The brightly coloured painting, depicting the same family scene, has been in private hands for decades, most recently the Chilean Alana Collection

The Getty Museum has acquired Agnolo Bronzino’s Virgin and Child with Saint Elizabeth and Saint John the Baptist, around 1540-45 Courtesy the Getty Trust

One of the most celebrated Madonna paintings at the National Gallery in London—Bronzino’s Madonna and Child with Saint John the Baptist and Saint Elizabeth, from around 1540—now has a near-identical twin in the US. The Getty Museum in Los Angeles has quietly acquired a more colourful version of the painting and is putting it on display today.

The Getty is calling it “the single most important addition to our 16th-century paintings collection” in decades. “Virgin and Child with Saint Elizabeth and Saint John the Baptist is an arrestingly beautiful work that counts among Bronzino’s most spectacular religious pictures,” added Timothy Potts, the Getty Museum director, in a statement.

Both paintings shows baby Jesus and an infant Saint John the Baptist held serenely by Mary with Saint Elizabeth peering, more worriedly, over her shoulder. Jesus grasps a reed cross that foreshadows his crucifixion. The Getty version has the same basic arrangement of figures as the National Gallery’s with differences in the drapery of their clothing, the rotation of the cross, the flowers that make up Christ’s crown, and a few other details. Most dramatically, the Getty version has a more vivid colour scheme dominated by Mary’s bright blue mantle and red robe, leading the scholar Carlo Falciani to conclude it represents a scene at dawn, while the National Gallery version is set at night.

Day and night: the Getty version (left) has a more vivid colour scheme dominated by Mary’s bright blue mantle and red robe, leading the scholar Carlo Falciani to conclude it represents a scene at dawn, while the National Gallery version (right) is set at night Courtesy of the Getty Trust and the National Gallery, London

The Getty’s senior curator of paintings, Davide Gasparotto, says the painting shows Bronzino “at the height of his powers. With its controlled line, gleaming marmoreal forms, enamel-like surface, and lavish use of expensive pigments, it is an opulent, precious object.”

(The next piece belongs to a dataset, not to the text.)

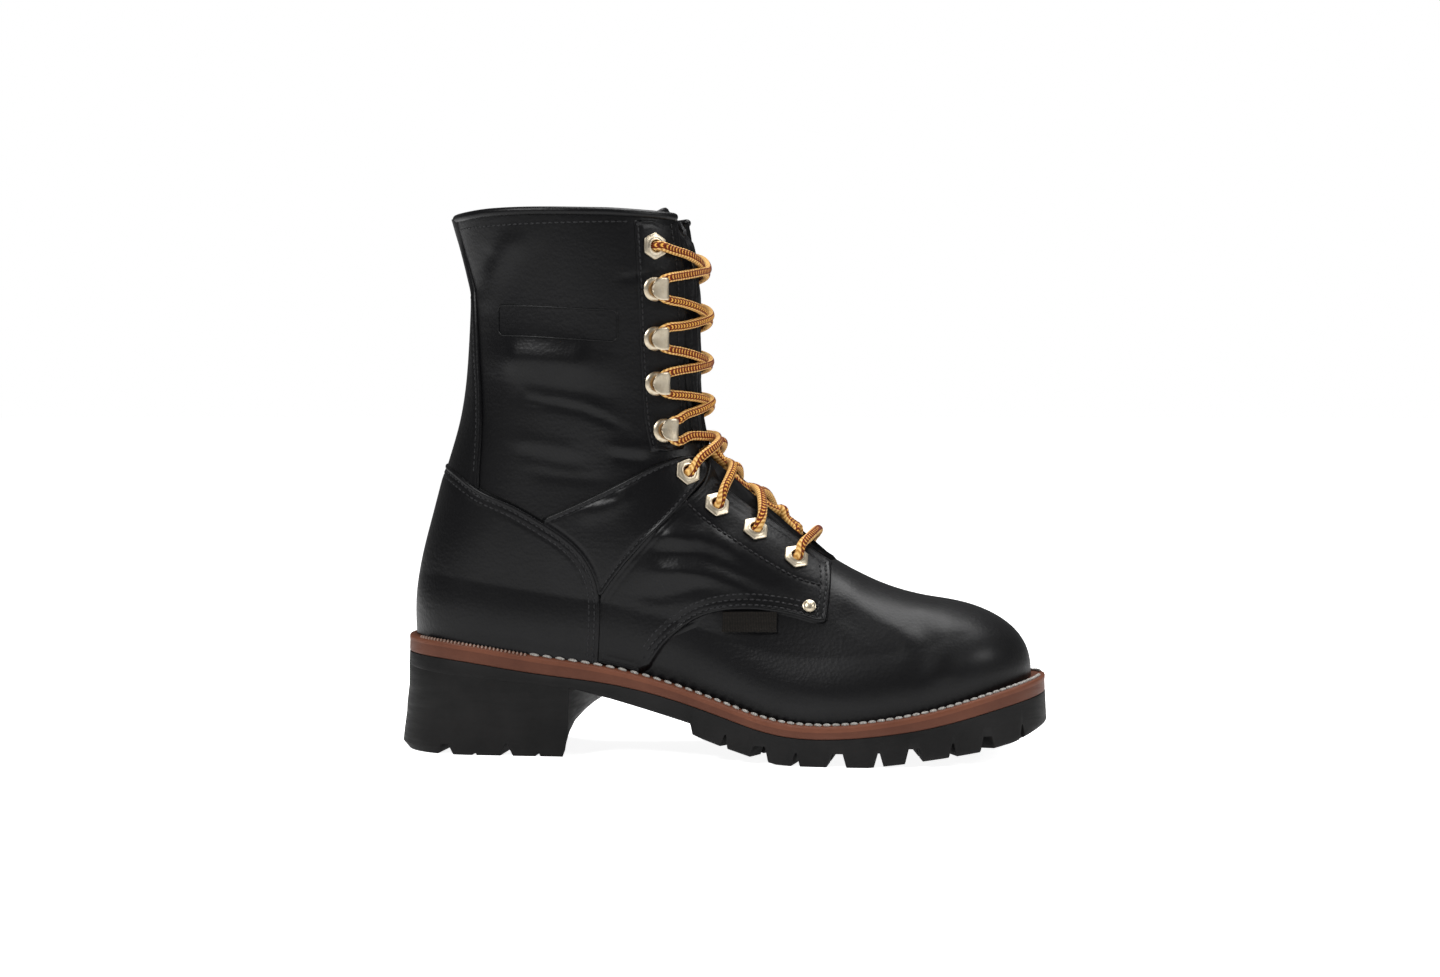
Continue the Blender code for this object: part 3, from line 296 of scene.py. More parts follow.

The Getty Bronzino has long been held in private hands and has no known exhibition history. For years, it had been attributed to Andrea del Sarto, but by the time it appeared in a Christie’s sale in London on 20 March 1964, cataloguers noted a Bronzino signature in the lower-left corner. At that time, it was sold to Galleria Schubert of Milan for 4,000 guineas (£4,200 pounds), around £83,500 adjusted for inflation today. Most recently, from 2015 to 2019, it belonged to the Chilean billionaire Alvaro Saieh Bendeck and his wife Ana Guzmán Ahnfelt, the founders of the Alana Collection. (Other Italian Renaissance paintings from the collection are currently on view at the Musée Jacquemart-André in Paris.)

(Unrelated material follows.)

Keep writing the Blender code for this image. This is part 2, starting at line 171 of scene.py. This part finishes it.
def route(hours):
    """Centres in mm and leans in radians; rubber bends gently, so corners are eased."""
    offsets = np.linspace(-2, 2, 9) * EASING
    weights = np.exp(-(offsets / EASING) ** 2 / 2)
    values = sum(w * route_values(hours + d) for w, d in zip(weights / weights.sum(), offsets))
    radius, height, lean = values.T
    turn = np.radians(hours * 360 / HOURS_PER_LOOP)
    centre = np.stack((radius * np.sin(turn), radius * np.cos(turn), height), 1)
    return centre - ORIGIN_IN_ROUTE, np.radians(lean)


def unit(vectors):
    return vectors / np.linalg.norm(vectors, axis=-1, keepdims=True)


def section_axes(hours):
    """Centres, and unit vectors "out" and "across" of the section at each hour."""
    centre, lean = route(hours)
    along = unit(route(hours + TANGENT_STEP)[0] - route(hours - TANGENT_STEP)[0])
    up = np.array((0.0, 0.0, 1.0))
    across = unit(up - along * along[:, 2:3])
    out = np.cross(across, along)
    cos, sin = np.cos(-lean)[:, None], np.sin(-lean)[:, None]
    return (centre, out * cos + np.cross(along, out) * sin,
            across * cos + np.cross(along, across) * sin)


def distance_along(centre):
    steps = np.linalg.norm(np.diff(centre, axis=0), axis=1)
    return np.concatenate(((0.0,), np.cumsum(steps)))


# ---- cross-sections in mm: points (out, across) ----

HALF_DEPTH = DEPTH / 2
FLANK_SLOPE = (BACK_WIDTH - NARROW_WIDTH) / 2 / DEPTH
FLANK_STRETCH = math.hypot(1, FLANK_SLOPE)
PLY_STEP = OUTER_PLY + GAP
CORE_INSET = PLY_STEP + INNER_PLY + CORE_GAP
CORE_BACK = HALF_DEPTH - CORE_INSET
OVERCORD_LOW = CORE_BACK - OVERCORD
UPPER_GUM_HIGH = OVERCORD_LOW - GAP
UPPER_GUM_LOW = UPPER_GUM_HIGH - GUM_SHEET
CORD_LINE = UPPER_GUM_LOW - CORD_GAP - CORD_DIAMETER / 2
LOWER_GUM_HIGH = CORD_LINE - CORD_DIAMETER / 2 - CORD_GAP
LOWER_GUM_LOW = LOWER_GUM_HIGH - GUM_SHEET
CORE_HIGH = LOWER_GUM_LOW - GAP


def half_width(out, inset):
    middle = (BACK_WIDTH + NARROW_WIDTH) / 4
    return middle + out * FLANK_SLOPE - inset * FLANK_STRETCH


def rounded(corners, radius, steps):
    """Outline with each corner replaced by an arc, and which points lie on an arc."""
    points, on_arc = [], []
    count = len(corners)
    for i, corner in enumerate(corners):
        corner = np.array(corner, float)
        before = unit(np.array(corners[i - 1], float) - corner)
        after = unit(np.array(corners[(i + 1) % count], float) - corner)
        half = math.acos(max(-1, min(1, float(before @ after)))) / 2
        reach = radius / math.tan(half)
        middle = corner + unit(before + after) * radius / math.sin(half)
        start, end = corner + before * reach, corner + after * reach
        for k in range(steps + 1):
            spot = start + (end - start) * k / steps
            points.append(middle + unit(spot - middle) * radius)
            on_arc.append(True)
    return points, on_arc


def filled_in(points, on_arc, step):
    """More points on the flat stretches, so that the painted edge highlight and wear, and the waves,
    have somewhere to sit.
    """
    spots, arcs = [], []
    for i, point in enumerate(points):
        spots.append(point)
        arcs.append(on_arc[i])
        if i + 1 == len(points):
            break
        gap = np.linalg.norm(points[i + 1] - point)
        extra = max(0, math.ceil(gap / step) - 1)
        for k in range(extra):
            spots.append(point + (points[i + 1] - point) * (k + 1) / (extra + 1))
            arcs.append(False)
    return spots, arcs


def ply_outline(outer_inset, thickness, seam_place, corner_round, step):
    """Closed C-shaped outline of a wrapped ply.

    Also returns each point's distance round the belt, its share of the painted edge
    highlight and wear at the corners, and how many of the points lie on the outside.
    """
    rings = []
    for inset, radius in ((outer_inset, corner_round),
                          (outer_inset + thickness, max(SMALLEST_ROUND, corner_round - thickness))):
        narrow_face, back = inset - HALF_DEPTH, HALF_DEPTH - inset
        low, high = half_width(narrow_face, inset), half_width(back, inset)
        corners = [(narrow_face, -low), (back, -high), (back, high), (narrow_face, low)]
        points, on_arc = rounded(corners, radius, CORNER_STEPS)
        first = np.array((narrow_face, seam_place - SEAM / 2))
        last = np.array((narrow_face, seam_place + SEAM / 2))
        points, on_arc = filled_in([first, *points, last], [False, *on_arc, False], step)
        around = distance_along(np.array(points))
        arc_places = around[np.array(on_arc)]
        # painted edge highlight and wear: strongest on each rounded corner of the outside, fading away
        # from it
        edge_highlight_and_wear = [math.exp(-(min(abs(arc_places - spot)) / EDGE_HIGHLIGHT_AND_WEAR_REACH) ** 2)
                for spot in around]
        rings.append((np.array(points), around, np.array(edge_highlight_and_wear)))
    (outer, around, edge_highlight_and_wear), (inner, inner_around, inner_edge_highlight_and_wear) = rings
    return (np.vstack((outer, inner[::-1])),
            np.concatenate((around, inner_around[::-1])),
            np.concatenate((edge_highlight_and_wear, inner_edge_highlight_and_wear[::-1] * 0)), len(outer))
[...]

The Getty’s purchase price was not disclosed, but the museum has a larger acquisition fund than its peers because of its support from the Getty Trust, which has a roughly $7 billion endowment. At the same time as announcing its Bronzino acquisition, the museum also revealed its purchase of Giovanni di Balduccio’s Annunciation, a pair of marble sculptures from around 1333-34. They rank as the largest sculptures to survive from a chapel in the Rocca di Porta Galliera, the Bologna papal fortress destroyed in the 14th century, and will go on view at the Getty in December.